Vont-ils partager leurs réflexions avec leurs alliés regroupés au sein du Mouvement des forces vives du 23 juin ? A coup sûr. Il est hors de question pour eux de perdre le moindre bras de fer contre le régime. Encore moins de perdre l’avantage psychologique qu’ils ont acquis sur le pouvoir d’Abdoulaye Wade depuis qu’ils lui ont fait reculer par la rue. Le Mouvement des forces vives du 23 juin, qui compte dans ses rangs des organisations plus radicales que Bennoo Siggil Senegaal, est plus que jamais sur cette ligne. Dès lecture de l’arrêté d’Ousmane Ngom, un de ses dirigeants a eu pareille réaction : « Quels que soient la mesure d’interdiction et les contingents de forces de l’ordre que le pouvoir déversera dans la rue pour la faire respecter, nous mènerons notre action prévue le 23 juillet. Nous avions pris toutes nos précautions pour ne pas être neutralisés par cet Etat liberticide. L’organisation que nous avons mise en place pour sécuriser la tenue de notre manifestation est imparable. Le sit-in aura lieu.
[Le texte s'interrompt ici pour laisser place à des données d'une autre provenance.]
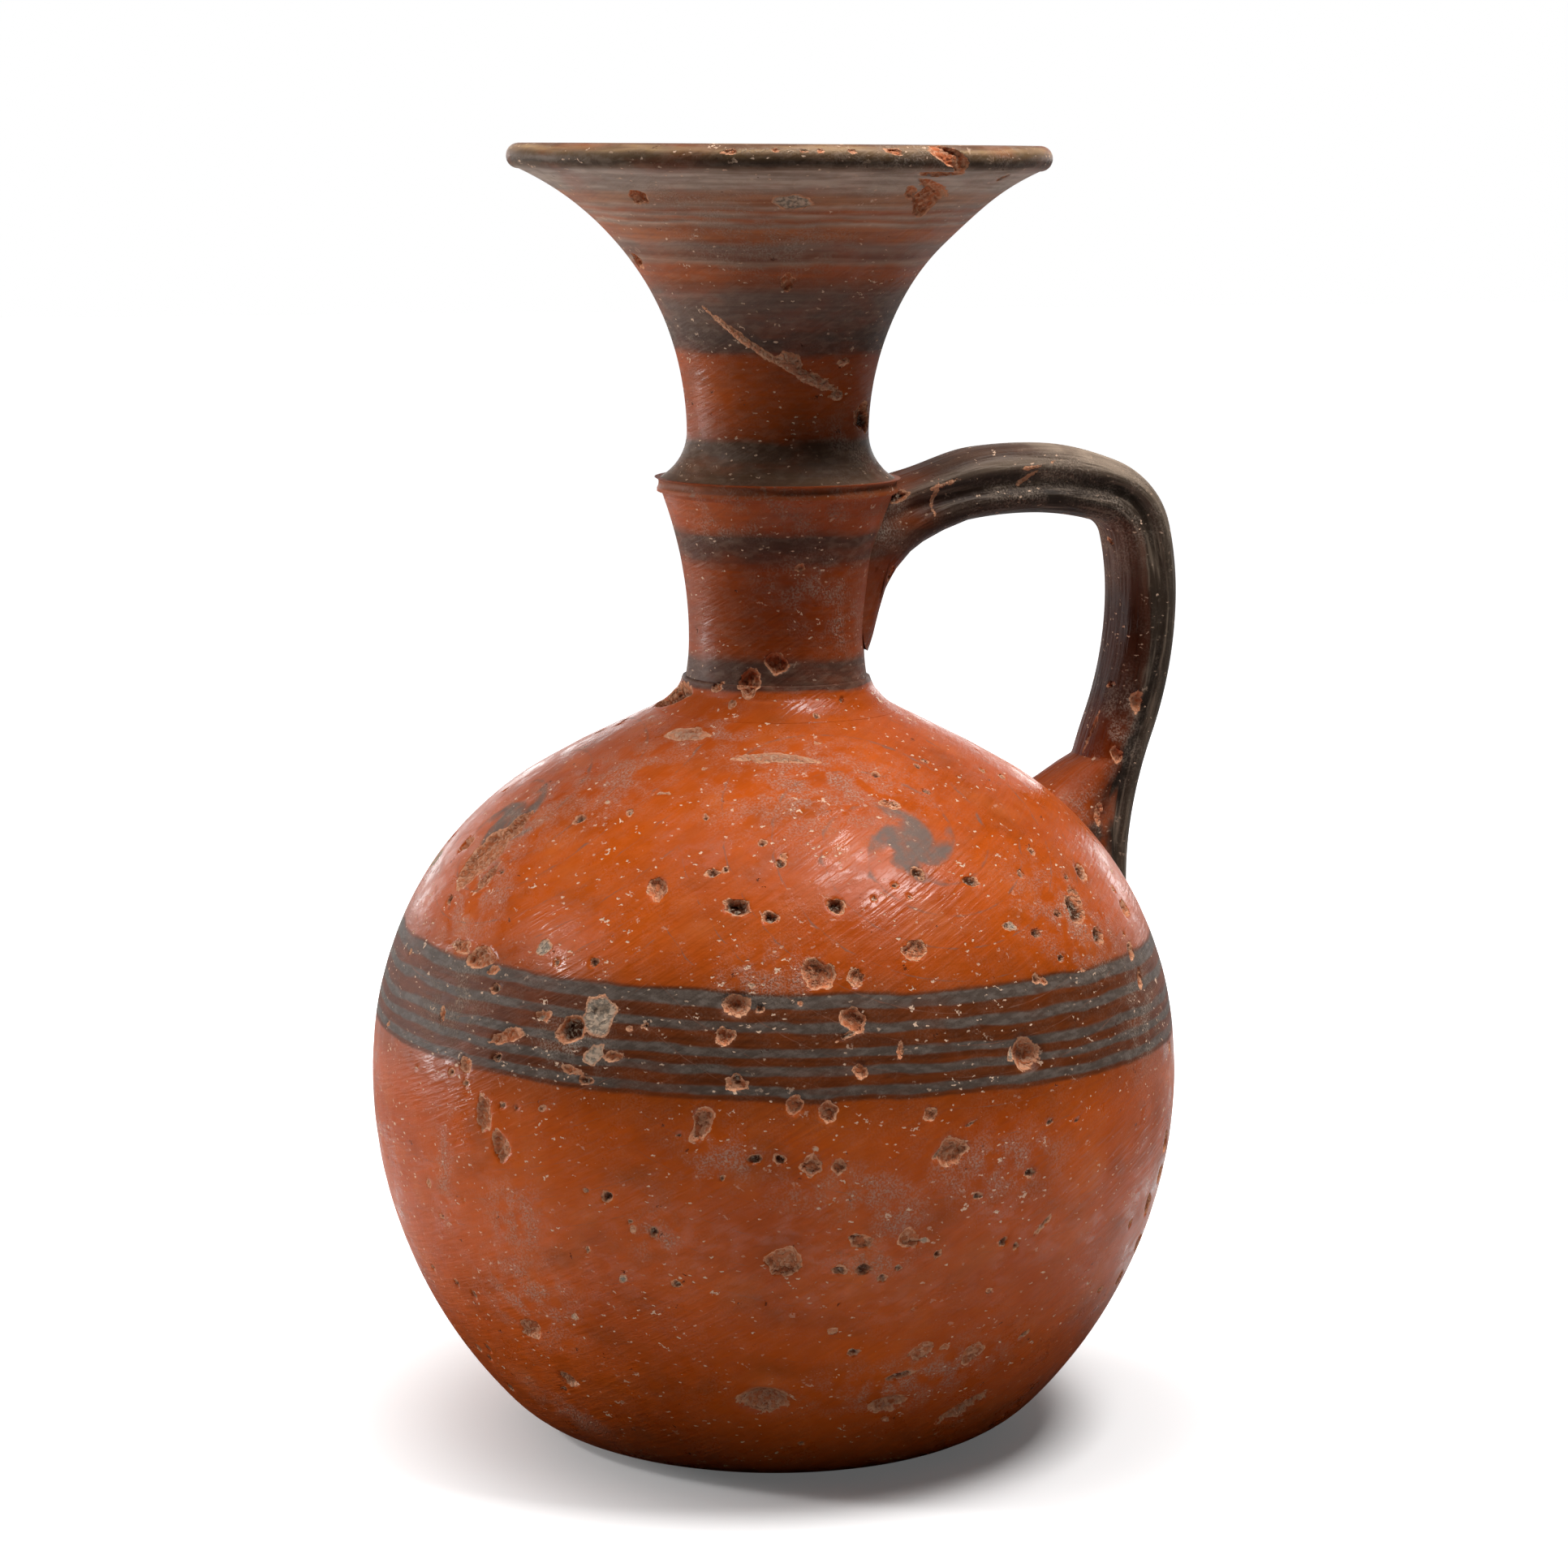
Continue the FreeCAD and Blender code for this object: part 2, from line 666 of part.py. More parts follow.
def top_luting():
    """The wedge of clay under the handle's top, with a small step at its toe."""
    body = new_body("handle_top_luting")
    outline = Outline(body, "handle_top_luting_side")
    width = size("top_luting_width")
    waist = size("collar_waist_radius")
    knee = (waist + size("top_luting_knee_stand"), ridge_level - size("top_luting_knee_drop"))
    toe = (waist + size("top_luting_toe_stand"), ridge_level - size("top_luting_toe_drop"))
    reach = waist + size("top_luting_length")
    arc = size("top_luting_arc")
    swing = reach.value - knee[0].value
    centre = (reach.value, knee[1].value - math.sqrt(arc.value * arc.value - swing * swing))
    crest = centre[1] + arc.value
    inner = size("neck_bore_radius")
    rise = size("handle_rise_arc")
    top = size("handle_top_reach")
    middle = (top, handle_top_level - rise)
    rise_centre = (middle[0].value, middle[1].value)
    back_level, neck_level = [
        rise_centre[1] + math.sqrt(rise.value ** 2 - (top.value - x.value) ** 2)
        for x in (reach, inner)
    ]
    outline.begin(inner, toe[1])
    outline.line(*toe)
    knee_line = outline.line(*knee)
    hollow = outline.arc(centre, reach, crest, turn=-1, radius=arc, plumb="tail")
    outline.line(reach, back_level)
    outline.arc(rise_centre, inner, neck_level, turn=1, radius=rise, middle=middle)
    outline.close()
    doc.recompute()
    middles = free_middles(outline, [knee_line, hollow], width)
    slab(body, outline, width, size("top_luting_round"), middles)
    cut_neck(body)
    sweep_handle(body, "PartDesign::SubtractivePipe")
    return body


def foot_luting():
    """The clay that spreads from the handle's foot onto the shoulder. Its back follows the
    handle's centre line, and its toe lies on the shoulder's arc."""
    body = new_body("handle_foot_luting")
    outline = Outline(body, "handle_foot_luting_side")
    width = size("foot_luting_width")
    toe_reach = handle_foot_reach - size("foot_luting_spread")
    shoulder_centre, shoulder_arc, _ = shoulder()
    swing = toe_reach.value - shoulder_centre[0]
    toe_level = shoulder_centre[1] + math.sqrt(shoulder_arc * shoulder_arc - swing * swing)
    height = size("foot_luting_height")
    lower = size("handle_lower_arc")
    lower_middle = (handle_back_reach - lower, handle_back_level)
    lower_centre, lower_end, foot_centre = handle_foot_turn()
    drop = toe_level + height.value - lower_centre[1]
    crest_reach = lower_centre[0] + math.sqrt(lower.value ** 2 - drop * drop)
    crest = (crest_reach, toe_level + height.value)
    arc = size("foot_luting_arc")
    centre = circles_meet((toe_reach.value, toe_level), arc.value, crest, arc.value, 1)
    outline.begin(toe_reach, handle_foot_level)
    outline.line(toe_reach, toe_level)
    toe = len(outline.chain) - 1
    hollow = outline.arc(centre, *crest, turn=1, radius=arc)
    outline.arc(lower_centre, *lower_end, turn=-1, radius=lower, middle=lower_middle)
    foot = size("handle_foot_arc")
    outline.arc(foot_centre, handle_foot_reach, handle_foot_level, turn=1, radius=foot, smooth=True)
    outline.close()
    upright, toe_end = outline.chain[toe][0], outline.chain[toe][2]
    circle = ghost_shoulder(outline)[0]
    outline.constrain("PointOnObject", upright, toe_end, circle)
    back, crest_end = outline.chain[toe + 2][0], outline.chain[toe + 2][1]
    outline.dimension("DistanceY", height, upright, toe_end, back, crest_end)
    doc.recompute()
    slab(body, outline, width, size("foot_luting_round"), free_middles(outline, [hollow], width))
    cut_globe(body)
    sweep_handle(body, "PartDesign::SubtractivePipe")
    return body


def handle():
    body = new_body("handle")
    sweep_handle(body, "PartDesign::AdditivePipe")
    cut_neck(body)
    cut_globe(body)
    return body


pieces = [
    thrown("body", body_section),
    thrown("neck_collar", collar_section),
    thrown("neck_foot_coil", coil_section),
    thrown("neck_ridge", ridge_section),
    thrown("funnel_mouth", funnel_section),
    handle(),
    top_luting(),
    foot_luting(),
]
doc.recompute()

for item in doc.Objects:
    if "Invalid" in item.State or "Error" in item.State:
        raise RuntimeError("failed: %s %s" % (item.Name, item.State))
    if item.isDerivedFrom("Sketcher::SketchObject") and not item.FullyConstrained:
        raise RuntimeError("loose outline: " + item.Name)
    if item.TypeId == "PartDesign::Groove" and item.Shape.Volume >= item.BaseFeature.Shape.Volume:
        raise RuntimeError("cuts nothing: " + item.Name)
os.makedirs("parts", exist_ok=True)
for piece in pieces:
    shape = piece.Shape
    if shape.isNull() or not shape.isValid() or len(shape.Solids) != 1:
        raise RuntimeError("bad shape: " + piece.Label)
    shape.exportStep("parts/%s.step" % piece.Label)
    print("%s: %.1f mm3" % (piece.Label, shape.Volume))
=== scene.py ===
import math
import random

import bpy
import numpy as np
from mathutils import Euler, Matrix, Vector, noise


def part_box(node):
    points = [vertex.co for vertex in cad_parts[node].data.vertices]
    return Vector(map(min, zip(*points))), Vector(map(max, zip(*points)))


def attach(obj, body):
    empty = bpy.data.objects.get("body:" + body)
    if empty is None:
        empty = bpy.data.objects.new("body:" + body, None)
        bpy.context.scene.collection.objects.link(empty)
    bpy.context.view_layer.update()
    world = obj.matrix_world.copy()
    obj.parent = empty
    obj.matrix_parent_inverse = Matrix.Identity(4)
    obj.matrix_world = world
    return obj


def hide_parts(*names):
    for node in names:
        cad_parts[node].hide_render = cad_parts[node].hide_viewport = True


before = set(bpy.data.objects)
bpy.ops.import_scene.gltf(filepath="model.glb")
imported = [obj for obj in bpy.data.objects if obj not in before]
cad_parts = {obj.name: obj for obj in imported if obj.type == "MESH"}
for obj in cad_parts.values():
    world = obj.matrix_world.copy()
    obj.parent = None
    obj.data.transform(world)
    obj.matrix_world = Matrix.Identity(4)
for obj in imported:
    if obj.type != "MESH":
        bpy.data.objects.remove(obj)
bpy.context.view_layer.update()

# A wheel-thrown terracotta jug: burnished orange-red slip, matt dark bands, worn and pitted.
# Metres, +Z up, origin at the middle of the base, handle towards +X.
MM = 0.001

# The photograph's camera, worked out from the jug's outline in its 1932 pixel frame
PHOTO_PIXELS = 1932
FOCAL_PIXELS = 5200
VIEW_AZIMUTH = math.radians(-22)
VIEW_TILT = math.radians(8.725)
VIEW_YAW = math.radians(0.117)
VIEW_ROLL = math.radians(0.37)
VIEW_DISTANCE = 490 * MM
EYE_HEIGHT = 151.3 * MM
SENSOR = 36.0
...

Aucune police ne peut l’endiguer. » Il est fort à parier que cette stratégie sera affinée au cours de la réunion du Mouvement des forces vives du 23 juin convoquée ce 21 juillet en réaction à l’arrêté d’interdiction. Ceux qui doutaient encore, lorsque dakaractu.com a dernièrement titré « La guerre ne fait que commencer », doivent se rendre à l’évidence. La crise qui oppose aujourd’hui le régime d’Abdoulaye Wade à ses adversaires de l’opposition et de la société civile a des jours lourds de dangers devant elle.